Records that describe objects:
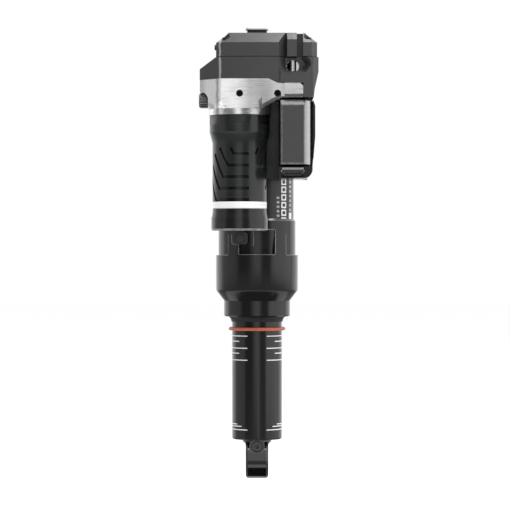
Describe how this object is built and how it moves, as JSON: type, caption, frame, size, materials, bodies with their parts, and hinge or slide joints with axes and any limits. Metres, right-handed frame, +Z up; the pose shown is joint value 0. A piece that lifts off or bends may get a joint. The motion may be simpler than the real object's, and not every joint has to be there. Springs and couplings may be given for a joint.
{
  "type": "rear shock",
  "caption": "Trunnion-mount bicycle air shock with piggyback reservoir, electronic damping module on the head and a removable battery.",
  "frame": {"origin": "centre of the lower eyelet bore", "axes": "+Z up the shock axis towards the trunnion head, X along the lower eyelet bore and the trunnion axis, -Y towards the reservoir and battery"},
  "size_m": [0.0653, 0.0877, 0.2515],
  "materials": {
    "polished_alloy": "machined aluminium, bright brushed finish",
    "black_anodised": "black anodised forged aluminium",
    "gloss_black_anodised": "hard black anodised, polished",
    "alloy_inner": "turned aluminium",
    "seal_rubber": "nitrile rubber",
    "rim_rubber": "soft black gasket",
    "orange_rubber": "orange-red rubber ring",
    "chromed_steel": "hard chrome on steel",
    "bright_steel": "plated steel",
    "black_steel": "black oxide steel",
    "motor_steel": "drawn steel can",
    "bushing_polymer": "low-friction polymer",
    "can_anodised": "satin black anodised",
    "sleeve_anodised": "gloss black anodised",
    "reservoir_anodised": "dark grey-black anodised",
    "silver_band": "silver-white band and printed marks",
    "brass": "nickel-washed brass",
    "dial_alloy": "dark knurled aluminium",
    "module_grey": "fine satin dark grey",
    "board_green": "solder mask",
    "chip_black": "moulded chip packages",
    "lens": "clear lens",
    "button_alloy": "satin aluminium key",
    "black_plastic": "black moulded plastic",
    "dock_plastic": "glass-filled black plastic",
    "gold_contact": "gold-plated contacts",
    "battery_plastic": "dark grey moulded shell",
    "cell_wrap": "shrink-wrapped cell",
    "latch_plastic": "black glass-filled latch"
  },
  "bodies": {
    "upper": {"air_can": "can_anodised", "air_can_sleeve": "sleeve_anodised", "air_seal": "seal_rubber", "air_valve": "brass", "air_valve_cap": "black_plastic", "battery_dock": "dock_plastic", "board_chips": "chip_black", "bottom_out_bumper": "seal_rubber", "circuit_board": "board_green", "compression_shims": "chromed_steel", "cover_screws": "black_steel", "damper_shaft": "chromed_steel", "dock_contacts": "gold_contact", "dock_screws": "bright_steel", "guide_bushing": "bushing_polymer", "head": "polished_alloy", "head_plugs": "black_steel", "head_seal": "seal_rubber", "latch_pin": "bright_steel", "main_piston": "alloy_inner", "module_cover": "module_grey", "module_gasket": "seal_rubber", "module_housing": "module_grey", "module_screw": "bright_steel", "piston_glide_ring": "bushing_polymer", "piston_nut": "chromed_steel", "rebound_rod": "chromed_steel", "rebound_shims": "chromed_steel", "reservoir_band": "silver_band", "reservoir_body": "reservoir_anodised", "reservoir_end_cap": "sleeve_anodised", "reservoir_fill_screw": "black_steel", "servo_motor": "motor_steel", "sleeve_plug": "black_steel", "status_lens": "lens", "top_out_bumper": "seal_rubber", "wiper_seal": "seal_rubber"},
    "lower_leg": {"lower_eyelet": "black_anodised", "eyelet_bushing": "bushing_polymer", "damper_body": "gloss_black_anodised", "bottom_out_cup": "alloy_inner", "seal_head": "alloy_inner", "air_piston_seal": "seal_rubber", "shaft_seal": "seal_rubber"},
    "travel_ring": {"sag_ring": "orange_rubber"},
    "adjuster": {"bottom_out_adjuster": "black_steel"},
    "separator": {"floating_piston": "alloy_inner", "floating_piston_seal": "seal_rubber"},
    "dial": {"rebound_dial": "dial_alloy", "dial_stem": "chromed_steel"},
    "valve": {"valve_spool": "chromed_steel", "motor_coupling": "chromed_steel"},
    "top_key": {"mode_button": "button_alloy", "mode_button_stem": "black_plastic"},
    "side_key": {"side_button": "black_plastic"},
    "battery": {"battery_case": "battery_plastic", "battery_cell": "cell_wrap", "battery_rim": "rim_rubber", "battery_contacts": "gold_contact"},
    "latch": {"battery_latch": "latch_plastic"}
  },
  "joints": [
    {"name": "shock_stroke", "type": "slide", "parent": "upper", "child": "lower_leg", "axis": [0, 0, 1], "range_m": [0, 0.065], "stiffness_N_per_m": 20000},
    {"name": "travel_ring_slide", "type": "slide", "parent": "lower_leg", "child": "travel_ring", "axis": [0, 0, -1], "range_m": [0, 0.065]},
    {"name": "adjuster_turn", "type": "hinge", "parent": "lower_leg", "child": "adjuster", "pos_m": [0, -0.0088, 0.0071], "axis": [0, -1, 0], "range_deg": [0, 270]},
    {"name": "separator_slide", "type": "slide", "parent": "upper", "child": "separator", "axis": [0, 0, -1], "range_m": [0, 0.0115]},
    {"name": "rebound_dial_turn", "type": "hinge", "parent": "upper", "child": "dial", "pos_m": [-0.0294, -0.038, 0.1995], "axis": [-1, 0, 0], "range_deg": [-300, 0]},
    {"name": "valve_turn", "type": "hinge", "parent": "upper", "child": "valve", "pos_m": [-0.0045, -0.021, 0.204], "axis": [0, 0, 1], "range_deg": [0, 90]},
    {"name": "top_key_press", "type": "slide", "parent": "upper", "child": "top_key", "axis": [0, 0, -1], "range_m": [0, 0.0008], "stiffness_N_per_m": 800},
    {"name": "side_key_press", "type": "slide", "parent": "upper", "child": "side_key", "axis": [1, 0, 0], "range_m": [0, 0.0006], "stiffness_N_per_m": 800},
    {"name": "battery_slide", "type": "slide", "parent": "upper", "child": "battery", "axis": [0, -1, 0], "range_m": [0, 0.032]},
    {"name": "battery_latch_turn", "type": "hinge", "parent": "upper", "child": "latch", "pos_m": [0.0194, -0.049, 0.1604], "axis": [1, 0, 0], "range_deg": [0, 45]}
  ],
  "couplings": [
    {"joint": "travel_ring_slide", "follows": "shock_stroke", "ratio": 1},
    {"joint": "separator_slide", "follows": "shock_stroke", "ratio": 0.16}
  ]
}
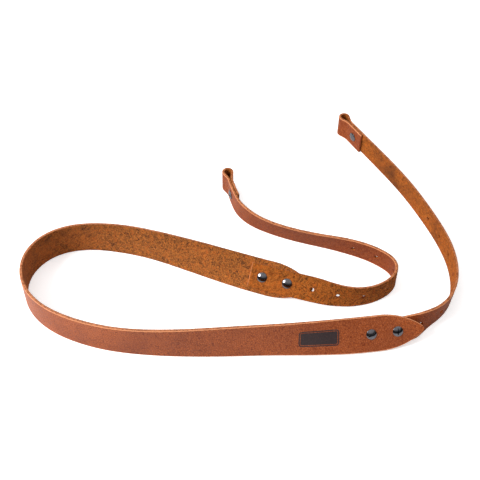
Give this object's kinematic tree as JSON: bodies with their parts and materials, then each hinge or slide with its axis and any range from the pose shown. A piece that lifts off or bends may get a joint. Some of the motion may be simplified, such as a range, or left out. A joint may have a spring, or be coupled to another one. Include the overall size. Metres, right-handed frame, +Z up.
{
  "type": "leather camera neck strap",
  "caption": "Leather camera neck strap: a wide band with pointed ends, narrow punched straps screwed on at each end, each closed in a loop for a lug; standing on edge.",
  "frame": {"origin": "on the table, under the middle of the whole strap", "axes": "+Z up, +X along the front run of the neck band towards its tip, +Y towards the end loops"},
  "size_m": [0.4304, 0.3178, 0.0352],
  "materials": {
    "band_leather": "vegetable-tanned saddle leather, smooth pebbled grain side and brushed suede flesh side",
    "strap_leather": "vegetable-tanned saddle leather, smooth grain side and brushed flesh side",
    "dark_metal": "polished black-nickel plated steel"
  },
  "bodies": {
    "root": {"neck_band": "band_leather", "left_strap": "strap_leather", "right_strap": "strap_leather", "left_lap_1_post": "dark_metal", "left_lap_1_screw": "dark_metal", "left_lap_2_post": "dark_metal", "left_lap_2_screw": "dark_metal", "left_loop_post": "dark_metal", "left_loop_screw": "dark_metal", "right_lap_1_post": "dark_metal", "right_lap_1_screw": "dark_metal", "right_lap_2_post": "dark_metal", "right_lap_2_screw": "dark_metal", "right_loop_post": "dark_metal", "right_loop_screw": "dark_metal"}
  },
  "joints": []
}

### [Written task]
Send back all of the entries exactly, with nothing missing.

### [The answer]
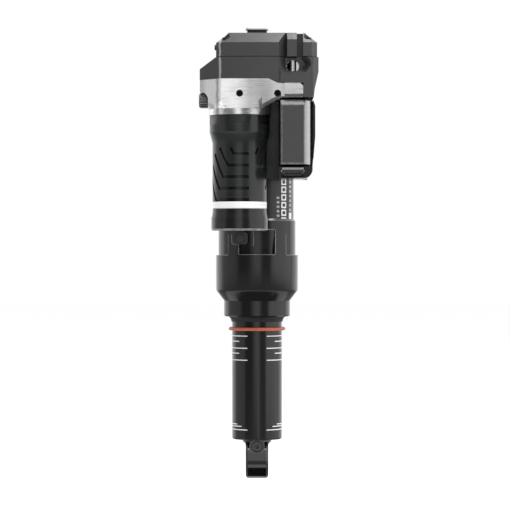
Describe how this object is built and how it moves, as JSON: type, caption, frame, size, materials, bodies with their parts, and hinge or slide joints with axes and any limits. Metres, right-handed frame, +Z up; the pose shown is joint value 0. A piece that lifts off or bends may get a joint. The motion may be simpler than the real object's, and not every joint has to be there. Springs and couplings may be given for a joint.
{
  "type": "rear shock",
  "caption": "Trunnion-mount bicycle air shock with piggyback reservoir, electronic damping module on the head and a removable battery.",
  "frame": {"origin": "centre of the lower eyelet bore", "axes": "+Z up the shock axis towards the trunnion head, X along the lower eyelet bore and the trunnion axis, -Y towards the reservoir and battery"},
  "size_m": [0.0653, 0.0877, 0.2515],
  "materials": {
    "polished_alloy": "machined aluminium, bright brushed finish",
    "black_anodised": "black anodised forged aluminium",
    "gloss_black_anodised": "hard black anodised, polished",
    "alloy_inner": "turned aluminium",
    "seal_rubber": "nitrile rubber",
    "rim_rubber": "soft black gasket",
    "orange_rubber": "orange-red rubber ring",
    "chromed_steel": "hard chrome on steel",
    "bright_steel": "plated steel",
    "black_steel": "black oxide steel",
    "motor_steel": "drawn steel can",
    "bushing_polymer": "low-friction polymer",
    "can_anodised": "satin black anodised",
    "sleeve_anodised": "gloss black anodised",
    "reservoir_anodised": "dark grey-black anodised",
    "silver_band": "silver-white band and printed marks",
    "brass": "nickel-washed brass",
    "dial_alloy": "dark knurled aluminium",
    "module_grey": "fine satin dark grey",
    "board_green": "solder mask",
    "chip_black": "moulded chip packages",
    "lens": "clear lens",
    "button_alloy": "satin aluminium key",
    "black_plastic": "black moulded plastic",
    "dock_plastic": "glass-filled black plastic",
    "gold_contact": "gold-plated contacts",
    "battery_plastic": "dark grey moulded shell",
    "cell_wrap": "shrink-wrapped cell",
    "latch_plastic": "black glass-filled latch"
  },
  "bodies": {
    "upper": {"air_can": "can_anodised", "air_can_sleeve": "sleeve_anodised", "air_seal": "seal_rubber", "air_valve": "brass", "air_valve_cap": "black_plastic", "battery_dock": "dock_plastic", "board_chips": "chip_black", "bottom_out_bumper": "seal_rubber", "circuit_board": "board_green", "compression_shims": "chromed_steel", "cover_screws": "black_steel", "damper_shaft": "chromed_steel", "dock_contacts": "gold_contact", "dock_screws": "bright_steel", "guide_bushing": "bushing_polymer", "head": "polished_alloy", "head_plugs": "black_steel", "head_seal": "seal_rubber", "latch_pin": "bright_steel", "main_piston": "alloy_inner", "module_cover": "module_grey", "module_gasket": "seal_rubber", "module_housing": "module_grey", "module_screw": "bright_steel", "piston_glide_ring": "bushing_polymer", "piston_nut": "chromed_steel", "rebound_rod": "chromed_steel", "rebound_shims": "chromed_steel", "reservoir_band": "silver_band", "reservoir_body": "reservoir_anodised", "reservoir_end_cap": "sleeve_anodised", "reservoir_fill_screw": "black_steel", "servo_motor": "motor_steel", "sleeve_plug": "black_steel", "status_lens": "lens", "top_out_bumper": "seal_rubber", "wiper_seal": "seal_rubber"},
    "lower_leg": {"lower_eyelet": "black_anodised", "eyelet_bushing": "bushing_polymer", "damper_body": "gloss_black_anodised", "bottom_out_cup": "alloy_inner", "seal_head": "alloy_inner", "air_piston_seal": "seal_rubber", "shaft_seal": "seal_rubber"},
    "travel_ring": {"sag_ring": "orange_rubber"},
    "adjuster": {"bottom_out_adjuster": "black_steel"},
    "separator": {"floating_piston": "alloy_inner", "floating_piston_seal": "seal_rubber"},
    "dial": {"rebound_dial": "dial_alloy", "dial_stem": "chromed_steel"},
    "valve": {"valve_spool": "chromed_steel", "motor_coupling": "chromed_steel"},
    "top_key": {"mode_button": "button_alloy", "mode_button_stem": "black_plastic"},
    "side_key": {"side_button": "black_plastic"},
    "battery": {"battery_case": "battery_plastic", "battery_cell": "cell_wrap", "battery_rim": "rim_rubber", "battery_contacts": "gold_contact"},
    "latch": {"battery_latch": "latch_plastic"}
  },
  "joints": [
    {"name": "shock_stroke", "type": "slide", "parent": "upper", "child": "lower_leg", "axis": [0, 0, 1], "range_m": [0, 0.065], "stiffness_N_per_m": 20000},
    {"name": "travel_ring_slide", "type": "slide", "parent": "lower_leg", "child": "travel_ring", "axis": [0, 0, -1], "range_m": [0, 0.065]},
    {"name": "adjuster_turn", "type": "hinge", "parent": "lower_leg", "child": "adjuster", "pos_m": [0, -0.0088, 0.0071], "axis": [0, -1, 0], "range_deg": [0, 270]},
    {"name": "separator_slide", "type": "slide", "parent": "upper", "child": "separator", "axis": [0, 0, -1], "range_m": [0, 0.0115]},
    {"name": "rebound_dial_turn", "type": "hinge", "parent": "upper", "child": "dial", "pos_m": [-0.0294, -0.038, 0.1995], "axis": [-1, 0, 0], "range_deg": [-300, 0]},
    {"name": "valve_turn", "type": "hinge", "parent": "upper", "child": "valve", "pos_m": [-0.0045, -0.021, 0.204], "axis": [0, 0, 1], "range_deg": [0, 90]},
    {"name": "top_key_press", "type": "slide", "parent": "upper", "child": "top_key", "axis": [0, 0, -1], "range_m": [0, 0.0008], "stiffness_N_per_m": 800},
    {"name": "side_key_press", "type": "slide", "parent": "upper", "child": "side_key", "axis": [1, 0, 0], "range_m": [0, 0.0006], "stiffness_N_per_m": 800},
    {"name": "battery_slide", "type": "slide", "parent": "upper", "child": "battery", "axis": [0, -1, 0], "range_m": [0, 0.032]},
    {"name": "battery_latch_turn", "type": "hinge", "parent": "upper", "child": "latch", "pos_m": [0.0194, -0.049, 0.1604], "axis": [1, 0, 0], "range_deg": [0, 45]}
  ],
  "couplings": [
    {"joint": "travel_ring_slide", "follows": "shock_stroke", "ratio": 1},
    {"joint": "separator_slide", "follows": "shock_stroke", "ratio": 0.16}
  ]
}
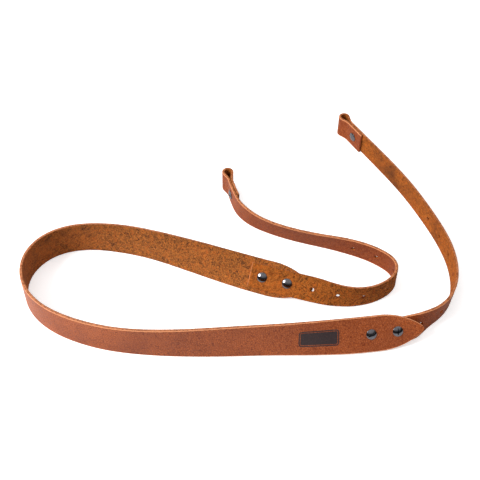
Give this object's kinematic tree as JSON: bodies with their parts and materials, then each hinge or slide with its axis and any range from the pose shown. A piece that lifts off or bends may get a joint. Some of the motion may be simplified, such as a range, or left out. A joint may have a spring, or be coupled to another one. Include the overall size. Metres, right-handed frame, +Z up.
{
  "type": "leather camera neck strap",
  "caption": "Leather camera neck strap: a wide band with pointed ends, narrow punched straps screwed on at each end, each closed in a loop for a lug; standing on edge.",
  "frame": {"origin": "on the table, under the middle of the whole strap", "axes": "+Z up, +X along the front run of the neck band towards its tip, +Y towards the end loops"},
  "size_m": [0.4304, 0.3178, 0.0352],
  "materials": {
    "band_leather": "vegetable-tanned saddle leather, smooth pebbled grain side and brushed suede flesh side",
    "strap_leather": "vegetable-tanned saddle leather, smooth grain side and brushed flesh side",
    "dark_metal": "polished black-nickel plated steel"
  },
  "bodies": {
    "root": {"neck_band": "band_leather", "left_strap": "strap_leather", "right_strap": "strap_leather", "left_lap_1_post": "dark_metal", "left_lap_1_screw": "dark_metal", "left_lap_2_post": "dark_metal", "left_lap_2_screw": "dark_metal", "left_loop_post": "dark_metal", "left_loop_screw": "dark_metal", "right_lap_1_post": "dark_metal", "right_lap_1_screw": "dark_metal", "right_lap_2_post": "dark_metal", "right_lap_2_screw": "dark_metal", "right_loop_post": "dark_metal", "right_loop_screw": "dark_metal"}
  },
  "joints": []
}